My name is Chandana. I am an affected family member of a gambler and Peer Connection volunteer.
Before we came to Australia, he never really gambled. Maybe only $50 at the casino sometimes and then we went home.
In Australia, we were in separate cities much of the time for work. So initially I didn’t know about the gambling. I was sometimes alone with a young child with no other support around.
So it happened quickly for us. He went from never really gambling at all to having quite big problems. I think there were other issues for him. Even right now I don’t know what they were.
When he finally revealed the gambling to me, I was thinking that I was struggling along with him to understand what was happening and to seek the right support.
But I guess we were going in opposite paths. Eventually I had to make the decision not to struggle together anymore.
The secrecy and lies are a big issue, the hurt that comes from that and the fact that it is so hard to build up trust. It often comes up with my callers and we talk about it.
Sometimes when I hear about a situation with one of my callers, I see a similarity with my own. I can say, this is what worked for me, it might not work for you but this worked for me. I always explain other options and what services there are that you can seek.
Another issue is that with these problems, the focus is always on the gambler.
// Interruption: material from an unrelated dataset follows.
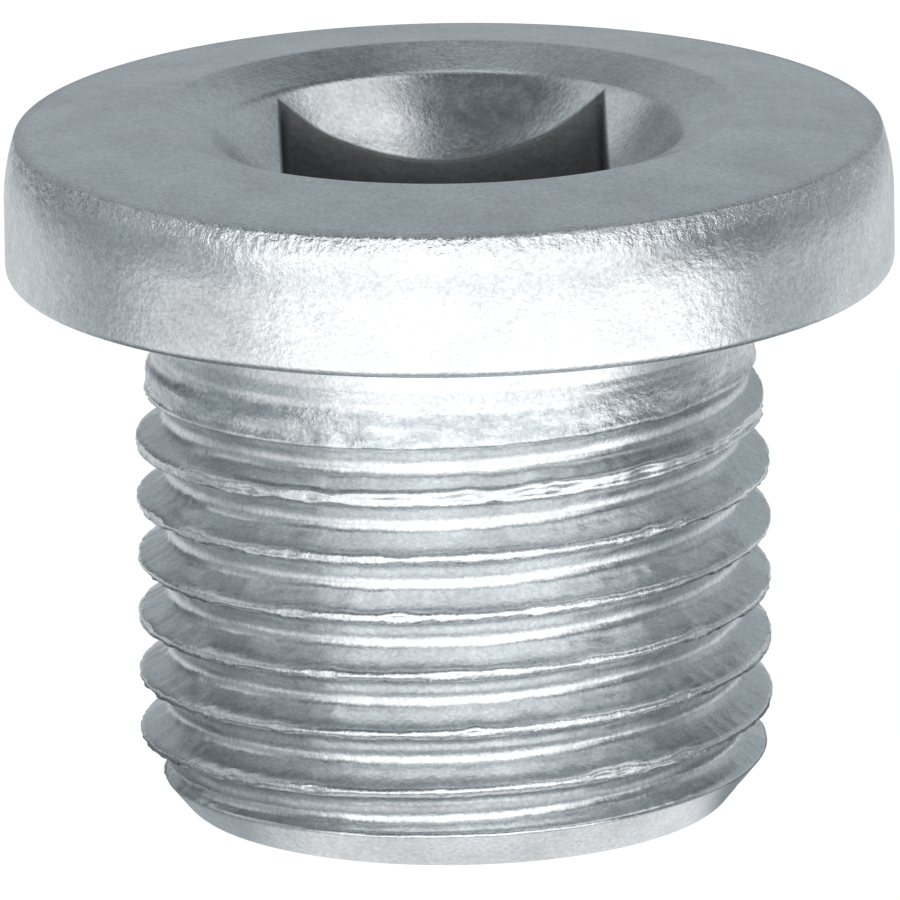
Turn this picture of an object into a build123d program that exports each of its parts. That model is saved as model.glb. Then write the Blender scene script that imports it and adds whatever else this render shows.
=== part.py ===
"""Flanged screw plug with a square key socket, as used to drain or fill an oil sump.

The plug is one piece of steel: a cold-forged head with a dished, square-punched socket, a plain neck
and a rolled M16 x 1.5 right-hand thread that fades out into the neck.
Lengths are millimetres.  The plug stands on its threaded end, with the origin at the centre of that
end face, +Z up through the head, and the socket's flats square to X and Y.
"""

import os
from math import atan2, ceil, degrees, radians, tan

from build123d import *

# Thread, metric fine
thread_diameter = 15.9  # over the crests
thread_root_diameter = 14.2
thread_pitch = 1.5
thread_angle = 60  # between the two flanks
thread_crest_flat = 0.19
runout_turns = 2  # last turns, in which the groove fades into the neck
runout_exit = 0.05  # how far above the neck the groove's floor ends

# Shank
shank_length = 13.65  # from the end face to the sealing face under the head
neck_diameter = 15.0  # the blank, left unrolled under the head
neck_length = 1.32
neck_corner = 0.25  # sloped corner where the neck meets the head
end_diameter = 13.6  # flat end face inside the lead-in chamfer
lead_in_height = 1.4

# Head
head_diameter = 22.25
head_thickness = 4.0
seal_edge_width = 0.13  # small break of the edge round the sealing face
seal_edge_height = 0.25
crown_height = 1.72  # upper part of the side, which curves in towards the top
crown_inset = 0.29
top_fall = 0.44  # from the rim of the dish out to the edge of the head
edge_radius = 0.65  # between the side and the top

# Dish round the socket
rim_diameter = 14.55  # the highest line of the head
wall_diameter = 11.8  # top of the dish's steep wall
wall_depth = 0.5
bowl_diameter = 11.45  # foot of that wall, where the bowl begins
bowl_edge_depth = 1.12
bowl_depth = 2.35  # where the bowl meets the middle of a flat

# Square socket
socket_width = 8.1  # across flats, for an 8 mm square key
socket_depth = 9.5
socket_corner_radius = 0.3
socket_point_angle = 140  # left in the floor by the punch's blunt point

# Places that follow from the sizes above
thread_radius = thread_diameter / 2
root_radius = thread_root_diameter / 2
neck_radius = neck_diameter / 2
head_radius = head_diameter / 2
flat_radius = socket_width / 2
total_height = shank_length + head_thickness
runout_height = runout_turns * thread_pitch
runout_end = shank_length - neck_length
runout_start = runout_end - runout_height
socket_floor = total_height - socket_depth

with BuildPart() as plug:
    # Head, neck and shank as one turned section
    with BuildSketch(Plane.XZ) as section:
        with BuildLine():
            end_face = Line((0, 0), (end_diameter / 2, 0))
            lead_in = Line(end_face @ 1, (thread_radius, lead_in_height))
            crests = Line(lead_in @ 1, (thread_radius, runout_start))
            fade = Line(crests @ 1, (neck_radius, runout_end))
            neck = Line(fade @ 1, (neck_radius, shank_length))
            sealing_face = Line(neck @ 1, (head_radius - seal_edge_width, shank_length))
            seal_edge = Line(sealing_face @ 1, (head_radius, shank_length + seal_edge_height))
            head_edge = (head_radius - crown_inset, total_height - top_fall)
            side = Line(seal_edge @ 1, (head_radius, head_edge[1] - crown_height))
            crown = TangentArc(side @ 1, head_edge, tangent=side % 1)
            top = Line(crown @ 1, (rim_diameter / 2, total_height))
            rim_slope = Line(top @ 1, (wall_diameter / 2, total_height - wall_depth))
            wall = Line(rim_slope @ 1, (bowl_diameter / 2, total_height - bowl_edge_depth))
            bowl = Line(wall @ 1, (flat_radius, total_height - bowl_depth))
            bowl_floor = Line(bowl @ 1, (0, total_height - bowl_depth))
            Line(bowl_floor @ 1, end_face @ 0)
        make_face()
        chamfer(section.vertices().sort_by_distance(neck @ 1)[0], neck_corner)
        fillet(section.vertices().sort_by_distance(head_edge)[0], edge_radius)
    revolve(axis=Axis.Z)

    # Square socket, then the blunt point of its punch
    with BuildSketch(Plane.XY.offset(socket_floor)) as square:
        RectangleRounded(socket_width, socket_width, socket_corner_radius)
    extrude(amount=socket_depth, mode=Mode.SUBTRACT)
    point_depth = flat_radius / tan(radians(socket_point_angle / 2))
    with BuildSketch(Plane.XZ) as point:
        with BuildLine():
            point_rim = Line((0, socket_floor), (flat_radius, socket_floor))
            point_side = Line(point_rim @ 1, (0, socket_floor - point_depth))
            Line(point_side @ 1, point_rim @ 0)
        make_face()
    revolve(axis=Axis.Z, mode=Mode.SUBTRACT)

    # Section of the thread groove, seen along the helix: x leads outwards from the floor of the groove
    half_angle = radians(thread_angle / 2)
    mouth_half_width = (thread_pitch - thread_crest_flat) / 2
    root_half_width = mouth_half_width - (thread_radius - root_radius) * tan(half_angle)
    cutter_half_width = mouth_half_width + thread_crest_flat / 8  # past the crests, short of the next turn
    cutter_reach = (cutter_half_width - root_half_width) / tan(half_angle)

    # The groove runs at full depth from below the end face, then climbs out of the blank
    groove_height = ceil(runout_start / thread_pitch + 1) * thread_pitch
    climb = neck_radius + runout_exit - root_radius
    with BuildLine() as groove_path:
        rolled = Helix(
            thread_pitch,
            groove_height,
            root_radius,
            center=(0, 0, runout_start - groove_height),
        )
        Helix(
            thread_pitch,
            runout_height,
            root_radius,
            center=(0, 0, runout_start),
            cone_angle=degrees(atan2(climb, runout_height)),
        )
    with BuildSketch(Plane(rolled @ 0, x_dir=(1, 0, 0), z_dir=rolled % 0)) as groove:
        with BuildLine():
            root = Line((0, -root_half_width), (0, root_half_width))
            first_flank = Line(root @ 1, (cutter_reach, cutter_half_width))
            mouth = Line(first_flank @ 1, (cutter_reach, -cutter_half_width))
            Line(mouth @ 1, root @ 0)
        make_face()
    sweep(path=groove_path.line, is_frenet=True, mode=Mode.SUBTRACT)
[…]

People are always saying what can we do for the gambler, what can we do to support the gambler and never about the others. I talk to my callers about that. They need support too. I’ve spoken to children, partners, mothers, all ages. Gambling can impact anyone.
Being a Peer Connection volunteer has been a huge support for me and it still is. And I know I am a support to other people. Apart from my ex-husband I had never had any connection to gambling like this. So it has been wonderful to meet so many people and understand the issues.
I think the difficulty with counselling is that often people think they are going to go along and get a solution straight away. People sometimes think that this person is going to solve their problem but that isn’t the way.
Sometimes it can take months for people to work out that this is not what counselling is. That can be the difficulty at the beginning. Counselling is about preparing you to handle yourself whatever life might throw at you.